Contact & Residence Agreements
In many cases, parents are able to agree on child residence and contact arrangements amicably. Where you are largely in agreement, it can be helpful to engage a solicitor to ensure that your agreement covers common sticking points, including arrangements for holidays and family celebrations. We can assist by ensuring that your agreement is sufficiently detailed to avoid the need for constant renegotiation. We can then draft a Minute of Agreement for you both to sign, confirming the arrangements and recording that you both consider these to meet your child or children's best interests. This ensures clarity and helps to preserve goodwill over the longer term. Having a Minute of Agreement in place offers the security of a legally binding agreement should there be any dispute in the future.
Minutes of Agreement can be drafted to suit your family’s needs even if a degree of flexibility is required. Get in touch with us and we’ll be able to provide you specific advice about your options.
Going to Court - Contact & Residence Orders
If it is not possible to agree to child residence and contact arrangements outside of court, any individual holding Parental Rights & Responsibilities (PR&Rs), or another individual who can 'claim an interest' in a child (such as a grandparent) can apply to the court for a child arrangement order. If you do not have PR&R there are various ways to obtain them. You can either enter an Agreement with the parent who already has them or apply to the Court.
A Court will take into account the child’s welfare before granting a Residence Order and/or Contact Order. A Residence Order will set out with whom the child should live (which may include splitting residency, known as a Joint Residence Order), whilst a Contact Order may order direct contact, allowing visits, or allow the child to stay with the non-residing parent or other interested party.
Our experienced family solicitors provide a free initial consultation to determine how we may be able to assist you in resolving any child custody or contact issues.
Frequently Asked Questions
Do I have Parental Rights & Responsibilities?
Parental Rights and Responsibilities (PR&Rs) are the rights and responsibilities associated with a parent who is legally responsible for the safeguarding and promotion of their child’s development and welfare. Other legal responsibilities include, guidance, and maintaining and promoting contact as well as the responsibility to act as the child’s legal representative.

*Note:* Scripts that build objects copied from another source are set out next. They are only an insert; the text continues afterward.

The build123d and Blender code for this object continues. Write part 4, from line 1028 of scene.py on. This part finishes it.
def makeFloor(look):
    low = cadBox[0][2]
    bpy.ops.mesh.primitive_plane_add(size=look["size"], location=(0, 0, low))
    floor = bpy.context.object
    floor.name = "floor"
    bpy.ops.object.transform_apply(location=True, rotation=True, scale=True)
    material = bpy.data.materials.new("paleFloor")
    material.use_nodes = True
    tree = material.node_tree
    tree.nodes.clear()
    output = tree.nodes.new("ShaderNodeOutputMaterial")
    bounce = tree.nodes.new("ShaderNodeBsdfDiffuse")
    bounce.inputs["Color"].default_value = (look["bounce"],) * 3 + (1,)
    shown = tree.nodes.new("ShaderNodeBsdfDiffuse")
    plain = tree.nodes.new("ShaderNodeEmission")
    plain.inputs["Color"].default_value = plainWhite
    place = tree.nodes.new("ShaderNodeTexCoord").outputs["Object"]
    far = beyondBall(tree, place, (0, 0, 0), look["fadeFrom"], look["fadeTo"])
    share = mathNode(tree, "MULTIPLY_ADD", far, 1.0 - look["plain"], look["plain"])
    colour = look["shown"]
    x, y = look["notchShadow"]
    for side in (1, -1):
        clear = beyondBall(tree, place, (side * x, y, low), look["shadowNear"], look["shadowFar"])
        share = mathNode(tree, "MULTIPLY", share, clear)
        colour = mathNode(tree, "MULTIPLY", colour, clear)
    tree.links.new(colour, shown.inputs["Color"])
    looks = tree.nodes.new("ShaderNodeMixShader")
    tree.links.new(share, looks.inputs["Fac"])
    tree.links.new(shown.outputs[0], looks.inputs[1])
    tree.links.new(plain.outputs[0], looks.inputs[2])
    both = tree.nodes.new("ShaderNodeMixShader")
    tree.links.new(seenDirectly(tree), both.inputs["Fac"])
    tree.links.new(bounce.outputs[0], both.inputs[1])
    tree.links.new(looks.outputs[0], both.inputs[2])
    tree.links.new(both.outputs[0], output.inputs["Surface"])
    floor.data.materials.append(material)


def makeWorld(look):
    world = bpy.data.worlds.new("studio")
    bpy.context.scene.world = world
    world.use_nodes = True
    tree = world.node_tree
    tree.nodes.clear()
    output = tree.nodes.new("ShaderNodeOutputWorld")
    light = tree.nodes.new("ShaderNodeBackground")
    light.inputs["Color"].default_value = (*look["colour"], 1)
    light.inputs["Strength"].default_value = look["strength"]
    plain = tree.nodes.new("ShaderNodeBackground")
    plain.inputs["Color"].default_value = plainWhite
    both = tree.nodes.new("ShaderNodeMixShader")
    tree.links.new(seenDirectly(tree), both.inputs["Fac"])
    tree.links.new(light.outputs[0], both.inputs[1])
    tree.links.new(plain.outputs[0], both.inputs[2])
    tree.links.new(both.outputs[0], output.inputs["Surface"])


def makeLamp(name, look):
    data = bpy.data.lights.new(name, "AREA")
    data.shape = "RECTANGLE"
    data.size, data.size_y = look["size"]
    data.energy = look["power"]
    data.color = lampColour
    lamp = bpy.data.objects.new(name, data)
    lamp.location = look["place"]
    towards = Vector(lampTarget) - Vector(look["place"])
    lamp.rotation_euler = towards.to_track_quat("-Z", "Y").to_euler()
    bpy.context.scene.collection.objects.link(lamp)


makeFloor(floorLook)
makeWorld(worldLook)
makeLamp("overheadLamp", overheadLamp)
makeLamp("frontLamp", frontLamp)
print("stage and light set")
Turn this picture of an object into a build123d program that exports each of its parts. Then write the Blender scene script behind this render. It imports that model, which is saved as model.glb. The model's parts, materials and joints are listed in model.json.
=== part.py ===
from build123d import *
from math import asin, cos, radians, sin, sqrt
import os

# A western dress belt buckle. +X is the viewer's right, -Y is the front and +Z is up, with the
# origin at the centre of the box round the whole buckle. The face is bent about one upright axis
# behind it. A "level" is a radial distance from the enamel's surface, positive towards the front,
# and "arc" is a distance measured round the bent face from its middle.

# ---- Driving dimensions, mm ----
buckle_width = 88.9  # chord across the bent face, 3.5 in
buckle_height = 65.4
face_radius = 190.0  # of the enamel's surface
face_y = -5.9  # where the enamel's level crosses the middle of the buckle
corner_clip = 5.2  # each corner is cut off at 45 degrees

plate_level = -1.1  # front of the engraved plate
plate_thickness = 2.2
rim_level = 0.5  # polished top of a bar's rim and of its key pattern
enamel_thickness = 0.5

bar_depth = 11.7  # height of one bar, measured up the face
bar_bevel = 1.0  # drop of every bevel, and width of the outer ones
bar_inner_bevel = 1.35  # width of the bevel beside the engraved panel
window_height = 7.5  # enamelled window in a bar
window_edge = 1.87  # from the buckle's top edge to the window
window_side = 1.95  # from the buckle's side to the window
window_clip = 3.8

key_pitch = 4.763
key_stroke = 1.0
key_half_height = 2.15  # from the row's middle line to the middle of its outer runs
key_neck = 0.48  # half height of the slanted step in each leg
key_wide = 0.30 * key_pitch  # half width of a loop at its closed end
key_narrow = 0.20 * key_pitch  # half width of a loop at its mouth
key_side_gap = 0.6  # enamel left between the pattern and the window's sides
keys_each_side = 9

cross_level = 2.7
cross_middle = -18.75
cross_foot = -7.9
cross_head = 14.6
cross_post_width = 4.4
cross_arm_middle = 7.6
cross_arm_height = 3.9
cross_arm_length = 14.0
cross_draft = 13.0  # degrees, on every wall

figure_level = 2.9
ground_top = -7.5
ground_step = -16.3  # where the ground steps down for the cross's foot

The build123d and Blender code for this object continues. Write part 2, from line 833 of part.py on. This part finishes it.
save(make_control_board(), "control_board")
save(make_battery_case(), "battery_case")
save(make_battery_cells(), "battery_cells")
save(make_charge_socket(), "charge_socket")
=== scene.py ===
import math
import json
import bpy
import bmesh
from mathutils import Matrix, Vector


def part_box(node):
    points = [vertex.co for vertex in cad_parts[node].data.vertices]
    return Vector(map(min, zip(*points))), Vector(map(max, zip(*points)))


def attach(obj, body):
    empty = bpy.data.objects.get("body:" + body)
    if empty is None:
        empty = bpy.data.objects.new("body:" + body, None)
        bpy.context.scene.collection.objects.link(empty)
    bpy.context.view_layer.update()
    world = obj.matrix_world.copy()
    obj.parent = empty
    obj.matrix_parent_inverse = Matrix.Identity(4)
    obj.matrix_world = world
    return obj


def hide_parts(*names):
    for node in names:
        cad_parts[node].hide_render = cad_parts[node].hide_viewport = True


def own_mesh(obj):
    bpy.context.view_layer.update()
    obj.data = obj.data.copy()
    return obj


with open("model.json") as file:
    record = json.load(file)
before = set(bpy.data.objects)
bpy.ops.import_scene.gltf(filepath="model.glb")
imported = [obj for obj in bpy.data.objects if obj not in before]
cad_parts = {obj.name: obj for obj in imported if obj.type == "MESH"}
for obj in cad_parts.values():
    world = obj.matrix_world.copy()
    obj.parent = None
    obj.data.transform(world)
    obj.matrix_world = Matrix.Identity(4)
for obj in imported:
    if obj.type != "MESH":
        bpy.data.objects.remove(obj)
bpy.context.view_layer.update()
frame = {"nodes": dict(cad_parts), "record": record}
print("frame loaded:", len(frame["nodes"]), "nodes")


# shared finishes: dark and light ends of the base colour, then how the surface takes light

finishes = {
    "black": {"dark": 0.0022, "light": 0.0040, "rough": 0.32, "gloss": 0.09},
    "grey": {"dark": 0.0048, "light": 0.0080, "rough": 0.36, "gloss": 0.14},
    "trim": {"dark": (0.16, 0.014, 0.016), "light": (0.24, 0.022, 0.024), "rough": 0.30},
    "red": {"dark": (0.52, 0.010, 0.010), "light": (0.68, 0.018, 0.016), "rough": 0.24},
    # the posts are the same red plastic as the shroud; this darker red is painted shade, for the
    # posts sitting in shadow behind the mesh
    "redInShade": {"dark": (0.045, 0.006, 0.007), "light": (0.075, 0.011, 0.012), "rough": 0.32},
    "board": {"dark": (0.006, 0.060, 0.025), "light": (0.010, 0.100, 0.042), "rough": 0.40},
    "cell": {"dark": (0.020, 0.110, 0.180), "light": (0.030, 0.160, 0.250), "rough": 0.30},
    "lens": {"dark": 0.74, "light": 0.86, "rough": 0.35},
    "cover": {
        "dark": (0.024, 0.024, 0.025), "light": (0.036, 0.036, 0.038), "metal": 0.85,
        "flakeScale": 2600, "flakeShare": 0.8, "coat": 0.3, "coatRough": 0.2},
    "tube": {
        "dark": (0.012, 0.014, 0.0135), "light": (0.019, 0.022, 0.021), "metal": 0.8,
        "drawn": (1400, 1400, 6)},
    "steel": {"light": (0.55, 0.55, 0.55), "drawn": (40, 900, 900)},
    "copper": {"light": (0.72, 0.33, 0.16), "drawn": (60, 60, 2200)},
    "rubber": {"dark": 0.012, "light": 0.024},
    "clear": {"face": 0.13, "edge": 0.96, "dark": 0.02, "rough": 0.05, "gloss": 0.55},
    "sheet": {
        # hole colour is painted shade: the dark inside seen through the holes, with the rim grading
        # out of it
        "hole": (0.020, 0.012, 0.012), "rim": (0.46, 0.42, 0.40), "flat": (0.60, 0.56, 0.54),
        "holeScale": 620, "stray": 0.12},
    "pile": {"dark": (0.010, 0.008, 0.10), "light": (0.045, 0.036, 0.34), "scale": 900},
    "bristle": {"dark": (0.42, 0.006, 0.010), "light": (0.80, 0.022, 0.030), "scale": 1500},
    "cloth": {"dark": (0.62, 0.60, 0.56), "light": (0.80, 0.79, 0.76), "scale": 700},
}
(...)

It is not always the case that parents will both automatically have PR&Rs. A child’s biological mother automatically acquires PR&Rs at birth, whereas the father will obtain them if:
- the child’s father is married to the child’s mother at the time of conception or any time after; or
- he is not married to the child’s mother but is named as the father on the child’s birth certificate. (This applies for children born after 4 May 2006, but if the mother does not consent to this taking place, the father will be required to obtain an Order from the Court conferring PR&Rs.)
It is also possible for more than two individuals to hold PR&Rs at one time. Quite often step-parents, grandparents or other third parties who “claim an interest” in the child can apply for PR&Rs by way of a Parental Rights and Responsibilities Agreement or by Court Order. At Kee Solicitors, we will happily assist in resolving any of these issues. Please contact us today for a free consultation with a family lawyer.
Do Grandparents have rights?
In Scots Law, grandparents do not have any immediate rights regarding contact with their grandchildren, but may, in certain circumstances make an application for a residence or contact order. A Court will consider the child’s welfare to a large degree when assessing the appropriateness of any Court orders. If you are a grandparent seeking to establish contact with your grandchildren, we can advise on your options.
What is a Residence Order?
A “residence order” is a court order that states with whom a child should live. It is possible for parents to have a Joint Residence order sharing the child’s main home, however it is more common for one parent to have a “residence order” and the other to have a “contact order”.
What is a Contact Order?
A “contact order” is an order of the court entitling a person to have contact with a child. Contact can take place in a variety of ways with or without conditions attached. Contact orders range from overnight contact to indirect letterbox contact.
Who can apply for a Residence Order?
Any individual who can 'claim and interest' in the welfare of the child may apply to court for a residence order in their favour. This may include parents, but also grandparants, siblings, or even unrelated individuals. We can provide a free consultation with one of our experinced family soclicitors to determine whether an application for a residence order is appropriate to your circumstances.
Does a child have a say in who they live with?
The child’s age and maturity will be taken into consideration when assessing the weight to be given to their views. It should also be noted that this area of law is currently under development and may shift toward younger children given their views through various methods.
Contact Us for Advice.
How do I change existing child residence or contact arrangements?
If you feel existing arrangements are no longer in your child's best interests, you can seek to have the arrangements varied. However, it is essential that you continue to comply with any existing court order that is in place until a variation has been formally agreed. If you do not comply with an existing court order you may be found to be in Contempt of Court, which could have serious implications.
A child contact or residence order may be varied if the court agrees that there has been a material change in circumstances and it is in the child's best interests to amend the order. We can provide an initial, free consultation to determine whether your circumstances are likely to warrant a variation of your existing child residence or child contact order.